Bean and Chicken Enchiladas

This recipe is the whole enchilada. Give your favorite Mexican dish a makeover by using beans and chicken. So good yet so healthy. It's border-line perfect. Say adios to those fat-laden dishes.

Bean and Chicken Enchiladas

Ingredients

For 0004 Person(s)

Recipe

  • 4 skinless, boneless chicken breast halves
  • 1 green pepper, chopped
  • 1/2 cup(s) sliced onion
  • 1 cup(s) tomato sauce, canned, no salt added
  • 1 cup(s) frozen corn, thawed
  • 1 tablespoon(s) chili powder
  • 1 teaspoon(s) cumin
  • 1 teaspoon(s) onion powder
  • 1 tablespoon(s) chopped cilantro
  • 1/8 teaspoon(s) cayenne pepper
  • 7 corn tortillas
  • 2 cup(s) canned black beans

Directions

    1. Preheat oven to 350 °F.
    2. In a medium, non-stick skillet over medium heat, cook chicken until no longer pink and juices run clear. Drain excess fat. Cube the chicken. Remove from skillet and set aside.
    3. Sauté green pepper and onion in 2 tablespoons of the tomato sauce, until tender.
    4. Return chicken to skillet.

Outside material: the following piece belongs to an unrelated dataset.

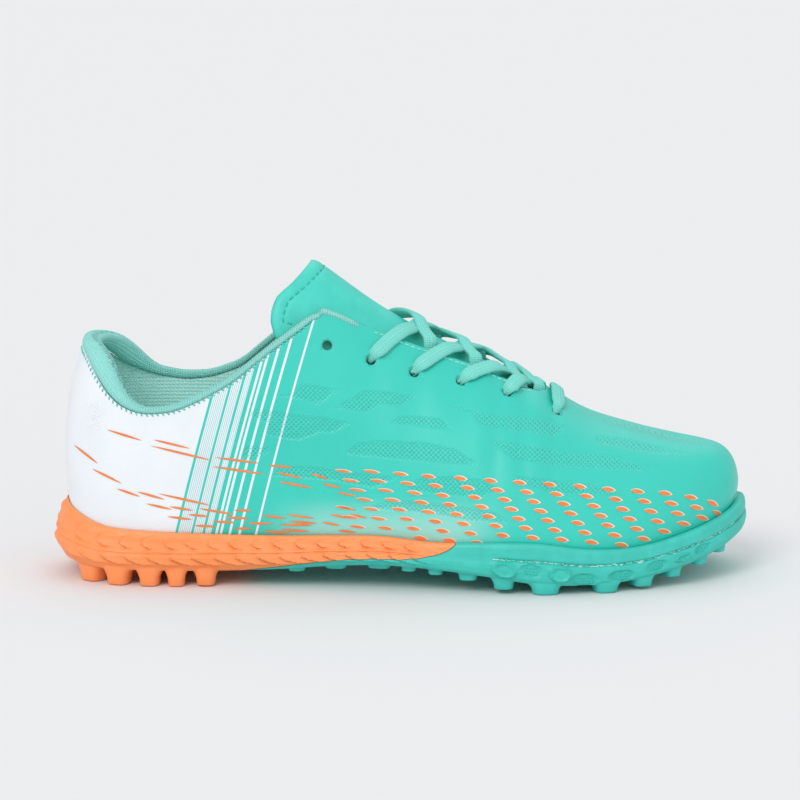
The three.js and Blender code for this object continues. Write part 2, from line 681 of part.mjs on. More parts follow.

Stir in the remaining tomato sauce, beans, corn, seasonings and cilantro and simmer for 5 minutes.
    5. Spoon about 1/4 cup of the bean and chicken mixture on each tortilla and roll up. 
    6. Bake for 15 minutes.
    7. Serve garnished with shredded cheddar cheese and sour cream, if desired.